Information about Trove's digitised journals

This notebook explores metadata created by a harvest of digitised journals in Trove. It downloads and analyses title and issue data saved as CSV files as part of the harvesting process.

In [125]:
import re
from io import BytesIO
import pandas as pd
import requests
from tqdm.auto import tqdm
import altair as alt

alt.data_transformers.enable('json')
Out[125]:
DataTransformerRegistry.enable('json')

Load the titles data

Summary information about digitised journals was created by this notebook. Additional information was added when OCRd text was downloaded from each of the journals. Here we load the CSV file that was created by this process and see what we can find.

In [126]:
df = pd.read_csv('digital-journals-with-text.csv', dtype={'issues_with_text': 'int', 'issues': 'int'})
In [127]:
df.head()
Out[127]:
directory fulltext_url issues issues_with_text title trove_id trove_url
0 laws-etc-acts-of-the-parliament-nla.obj-54127737 http://nla.gov.au/nla.obj-54127737 15 15 Laws, etc. (Acts of the Parliament) nla.obj-54127737 https://trove.nla.gov.au/work/10078182
1 laws-etc-nla.obj-55312521 http://nla.gov.au/nla.obj-55312521 23 0 Laws, etc nla.obj-55312521 https://trove.nla.gov.au/work/10278751
2 parliamentary-papers-printed-during-the-nla.ob... http://nla.gov.au/nla.obj-53867668 17 17 Parliamentary papers : printed during the ... ... nla.obj-53867668 https://trove.nla.gov.au/work/10327501
3 the-order-of-service-for-the-annual-festival-t... http://nla.gov.au/nla.obj-657473276 10 10 The Order of service for the annual festival t... nla.obj-657473276 https://trove.nla.gov.au/work/10388163
4 journal-of-soil-conservation-new-south-wales-n... http://nla.gov.au/nla.obj-740911077 183 183 Journal of soil conservation, New South Wales nla.obj-740911077 https://trove.nla.gov.au/work/10411388

How many journals have OCRd text?

In [128]:
df_text = df.loc[df['issues_with_text'] > 0]
df_text.shape
Out[128]:
(383, 7)

How many journal issues have OCRd text?

In [129]:
df_text['issues_with_text'].sum()
Out[129]:
30462

Get data about all issues

Information about the issues available for each individual journal are available from a repository of the harvested journals on CloudStor. Here we download CSV files from each journal and combine them into one DataFrame.

In [130]:
# Public link to CloudStor repo
cloudstor_url = 'https://cloudstor.aarnet.edu.au/plus/s/QOmnqpGQCNCSC2h'
dfs = []

# Loop through the journal list
for journal in tqdm(df_text.itertuples(), total= df_text.shape[0]):
    
    # For each journal get the issues list from CloudStor and connvert to a dataframe
    j_issues = pd.read_csv('{}/download?path=%2F{}&files={}-issues.csv'.format(cloudstor_url, journal.directory, journal.trove_id), dtype={'pages': 'int'})
    
    # Add the dataframe to the list
    dfs.append(j_issues)

# Combine all the dataframes together
all_issues = pd.concat(dfs, ignore_index=True)

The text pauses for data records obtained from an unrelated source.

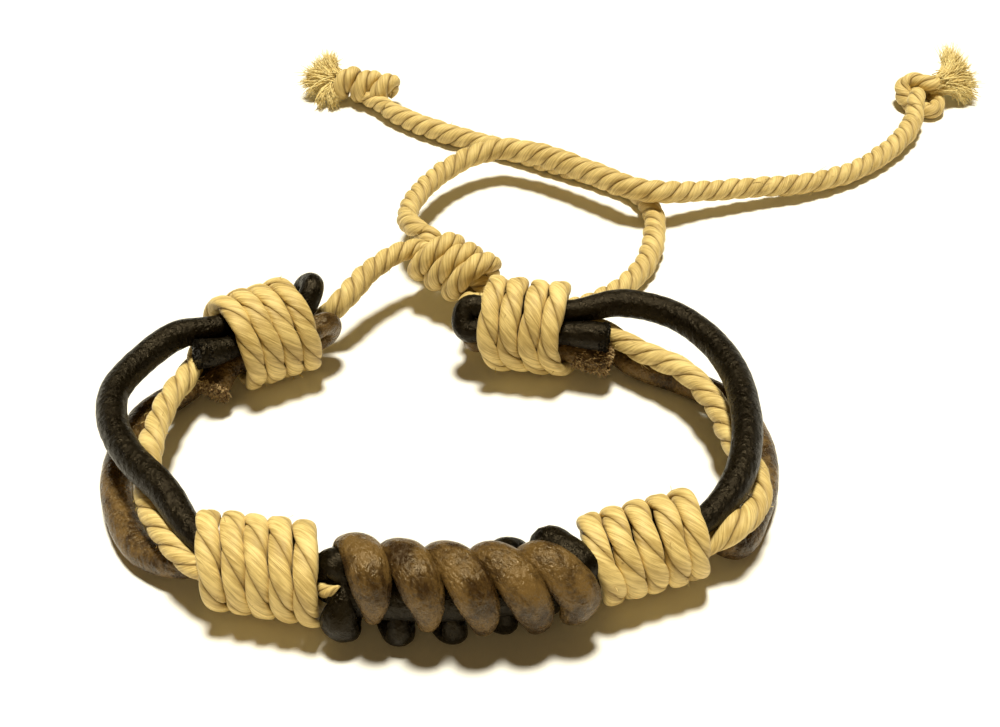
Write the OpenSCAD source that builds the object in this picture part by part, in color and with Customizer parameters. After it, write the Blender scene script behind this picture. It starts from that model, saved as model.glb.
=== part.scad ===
// Adjustable bracelet of two leather cords and a natural rope, bound with twine.
// It lies flat: +Z up, -Y towards the front knot, origin under the middle of the band.

/* [Cords] */
// Thickness of the black and the brown leather cord
leather_d = 3; // [2.6:0.1:3]
// Thickness of the leather cords where twine squeezes them
leather_bound_d = 2.5; // [2.2:0.1:2.5]
// Thickness of the natural rope
rope_d = 2.5; // [2:0.1:2.5]
// Thickness of the natural rope inside the wraps
rope_bound_d = 2; // [1.8:0.1:2]
// Width of one turn of the binding twine, and so the step from turn to turn
twine_w = 2.1; // [1.9:0.05:2.2]
// Thickness of the twine, pressed flat against the bundle
twine_t = 1.5; // [1.3:0.1:1.6]

/* [Front] */
// Radius of the snake knot's centre line, seen from above
front_r = 32; // [30:0.5:34]
// Length of the snake knot between the two front wraps
knot_length = 24; // [23:0.5:25]
// Distance from one loop of the snake knot to the next
knot_pitch = 4.25; // [4.1:0.05:4.3]
// Turns of twine in each front wrap
front_turns = 4.75; // [3.75:0.25:5]
// Radius of the bundle in the left front wrap, at the end towards the side
front_left_r = 2.85; // [2.75:0.05:3]
// How much wider the left front wrap gets towards the snake knot
front_left_flare = 0.35; // [0:0.05:0.4]
// Radius of the bundle in the right front wrap
front_right_r = 2.75; // [2.75:0.05:3]
// Height of the front wraps' centre lines over the table
front_z = 4.75; // [4.75:0.05:5]
// Height of the snake knot's centre line over the table
knot_z = 4.9; // [4.9:0.1:5.2]

/* [Rear] */
// Turns of twine in each rear wrap
rear_turns = 4; // [3:0.25:4.25]
// Radius of the bundle in the left rear wrap
rear_left_r = 3.8; // [3.6:0.05:3.9]
// Radius of the bundle in the right rear wrap
rear_right_r = 3.55; // [3.5:0.05:3.8]
// Height of the rear wraps' centre lines over the table
rear_z = 5.3; // [5.3:0.1:6]
// How far a turned-back loop reaches past its wrap
loop_reach = 3; // [2.8:0.1:3.5]

/* [Detail] */
// Sides of each cord's and rope's cross-section
cord_sides = 8; // [6:1:12]
// Sides of the twine's cross-section
twine_sides = 8; // [6:2:8]
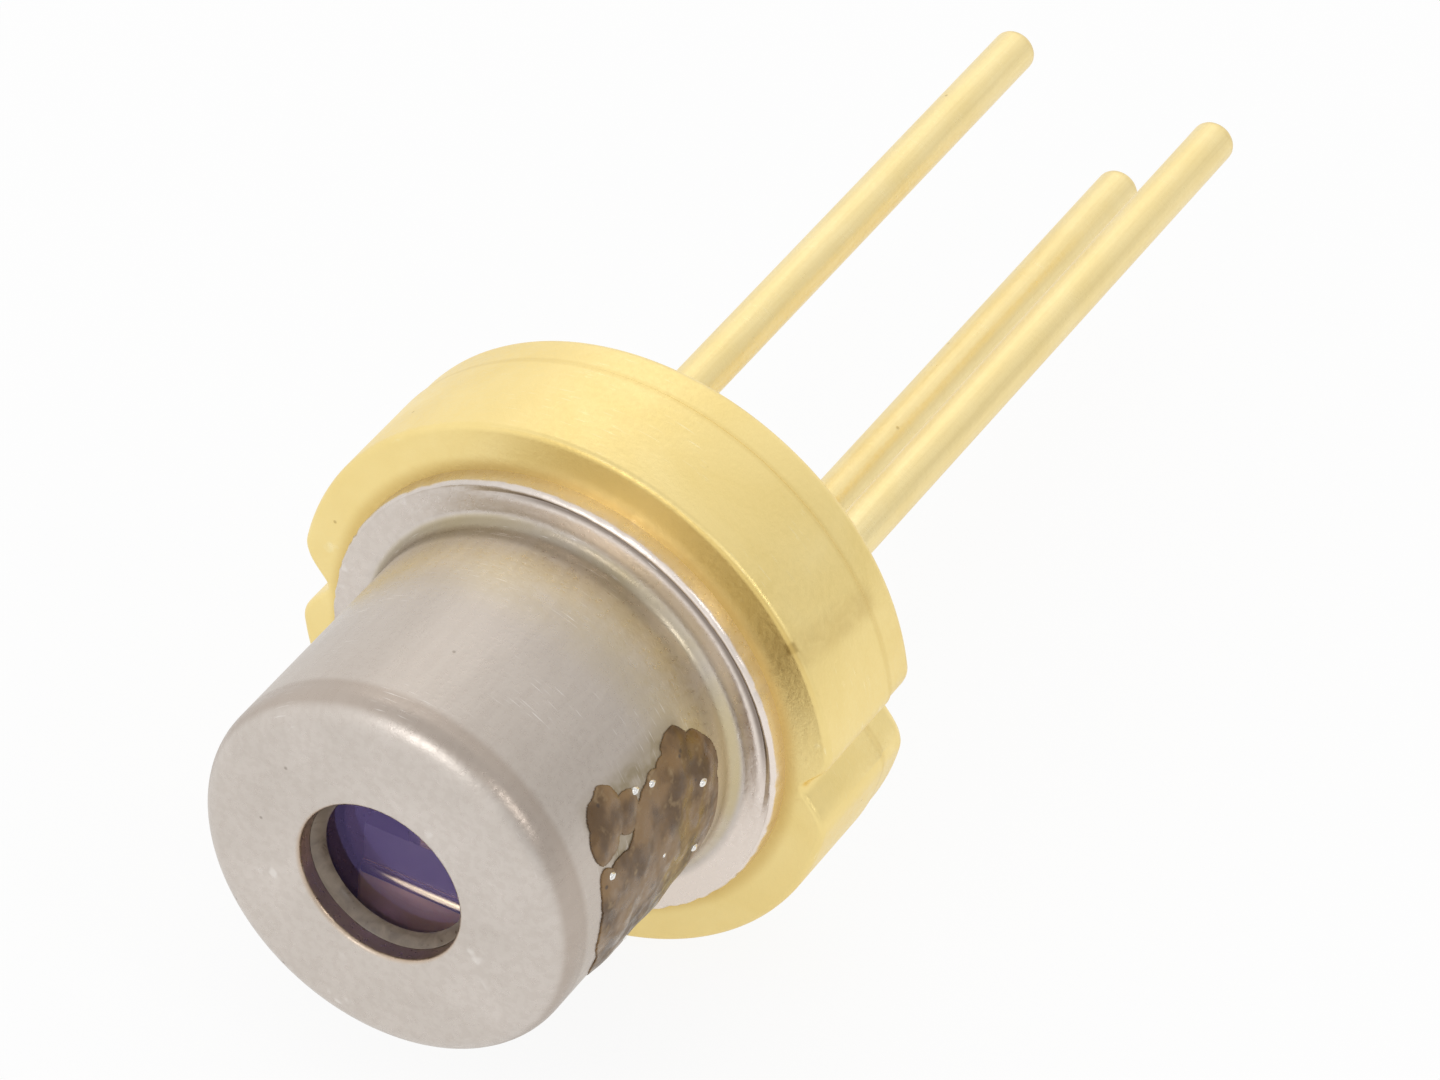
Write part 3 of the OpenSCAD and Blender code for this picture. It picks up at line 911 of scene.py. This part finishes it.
def cap_material():
    """Satin nickel, stained round the residue; near the flange a yellow band is heat tint and
    painted reflection, painted shade darkens parts of the barrel and flange, and a painted
    highlight lightens the flange.
    """
    material, tree, shader, at = new_material("satin nickel", Metallic=1.0)
    place = use(tree, "place", Vector=at)
    along, radius, clock = [place.outputs[n] for n in ("Along", "Radius", "Clock")]
    grain = use(tree, "grain", Vector=at, Scale=24.0)
    cloud = use(tree, "mottle", Vector=at, Scale=1.7, Contrast=1.7)
    marks = use(tree, "rubs", Vector=at, Scale=5.0, Amount=0.7)
    specks = use(tree, "pits", Vector=at, Scale=6.0, Size=0.10, Share=0.10)
    # Faint lines of the press tool run along the drawn barrel
    drawn = put(tree, "ShaderNodeMapping", Vector=at, Scale=(1, 0.12, 1))
    lines = put(tree, "ShaderNodeTexNoise", Vector=drawn.outputs[0], Scale=16.0,
                Detail=3.0, Roughness=0.55)
    streak = spread(tree, lines.outputs["Fac"], 0.42, 0.60)
    tone = mix_colour(tree, cloud.outputs["Tone"], srgb(202, 193, 184),
                      srgb(220, 211, 203))
    # Painted shade: the front part of the barrel is darker.
    barrel_shade = use(tree, "band", Value=along, From=-1.85, To=-0.75, Blur=0.25)
    side = use(tree, "band", Value=radius, From=BARREL_R - 0.02, To=BARREL_R + 0.02,
               Blur=0.06)
    tone = mix_colour(tree, maths(tree, "MULTIPLY", maths(
        tree, "MULTIPLY", barrel_shade.outputs["Mask"], side.outputs["Mask"]), 0.55), tone,
        srgb(186, 174, 162))
    tone = mix_colour(tree, maths(tree, "MULTIPLY", streak, 0.20), tone,
                      srgb(186, 174, 164))
    tone = mix_colour(tree, maths(tree, "MULTIPLY", grain.outputs["Tone"], 0.18), tone,
                      srgb(220, 212, 204))
    # A yellowish band on the barrel near the flange: heat tint, together with a painted
    # reflection of the gilded stem.
    heat = use(tree, "band", Value=along, From=-0.55, To=-0.14, Blur=0.45)
    wander = use(tree, "mottle", Vector=at, Scale=1.1, Contrast=2.4)
    heat_tint_and_reflection = maths(tree, "MULTIPLY", heat.outputs["Mask"], maths(
        tree, "MULTIPLY", wander.outputs["Tone"], 0.85))
    on_barrel = use(tree, "band", Value=radius, From=BARREL_R - 0.02, To=BARREL_R + 0.04,
                    Blur=0.04)
    heat_tint_and_reflection = maths(tree, "MULTIPLY", heat_tint_and_reflection, on_barrel.outputs["Mask"])
    tone = mix_colour(tree, heat_tint_and_reflection, tone, srgb(204, 188, 146))
    # Painted shade: a darker band round the barrel just behind the front corner.
    corner_shade = use(tree, "band", Value=along, From=0.10 - CAP_H, To=0.24 - CAP_H, Blur=0.07)
    tone = mix_colour(tree, maths(tree, "MULTIPLY", maths(
        tree, "MULTIPLY", corner_shade.outputs["Mask"], side.outputs["Mask"]), 0.55), tone,
        srgb(168, 152, 138))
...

How many issues are there all together?

In [131]:
all_issues.shape
Out[131]:
(31216, 5)

How many digitised pages are there for all issues of all journals?

In [132]:
all_issues['pages'].sum()
Out[132]:
1472030

Number of issues per year

The issue filenames include the basic publication details extracted from Trove. Usually this includes a publication date. We can try to extract a year from the filename and use it to visualise the number of issues published over time. Note that because of variations in the way the metadata is recorded, extracting a year isn't always successful, and sometimes a string of digits that looks like a year might be an issue number. It's not perfect, but it seems fairly effective.

In [133]:
def extract_year(details):
    '''
    Try to extract a year value from a file name.
    '''
    # Get all the things that look like years from the file name
    years = [int(y) for y in re.findall(r'\b((?:18|19|20){1}\d{2}\b)', str(details)) if int(y) <= 2019]
    
    # If we found some
    if years:
        
        # Take the last one -- this is because issue numbers generally seem to appear before dates.
        year = years[-1]
    else:
        
        # Nothing found, set to zero
        year = 0
    return year

# Apply the extract_year function to each row in the issues dataframe, saving the results to a new column
all_issues['year'] = all_issues['details'].apply(lambda x: extract_year(x))
In [134]:
# Have a peek at the results
all_issues.head()
Out[134]:
details id pages text_file title year
0 Children's Court Act 1906 nla.obj-54127745 14 acts-of-the-parliament-passed-in-the-first-yea... Acts of the Parliament : passed in the first y... 1906
1 Neglected Children's Act 1915 nla.obj-54127759 23 acts-of-the-parliament-passed-in-the-first-yea... Acts of the Parliament : passed in the first y... 1915
2 Infant Life Protection Act 1915 nla.obj-54127768 13 acts-of-the-parliament-passed-in-the-first-yea... Acts of the Parliament : passed in the first y... 1915
3 Children's Maintenance Act 1919 nla.obj-54127776 10 acts-of-the-parliament-passed-in-the-first-yea... Acts of the Parliament : passed in the first y... 1919
4 Children's Welfare Act 1928 nla.obj-54127784 36 acts-of-the-parliament-passed-in-the-first-yea... Acts of the Parliament : passed in the first y... 1928

Let's create a simple chart showing the number of issues over time.

In [135]:
alt.Chart(all_issues.loc[all_issues['year'] > 0]).mark_bar().encode(
    
    # Year on the X axis -- bin the values to make it more readable
    x=alt.X('year:N',  bin=alt.Bin(maxbins=50), title='Year'),
    
    # Number of issues on the Y axis
    y=alt.Y('count():Q', title='Number of issues')
)
Out[135]: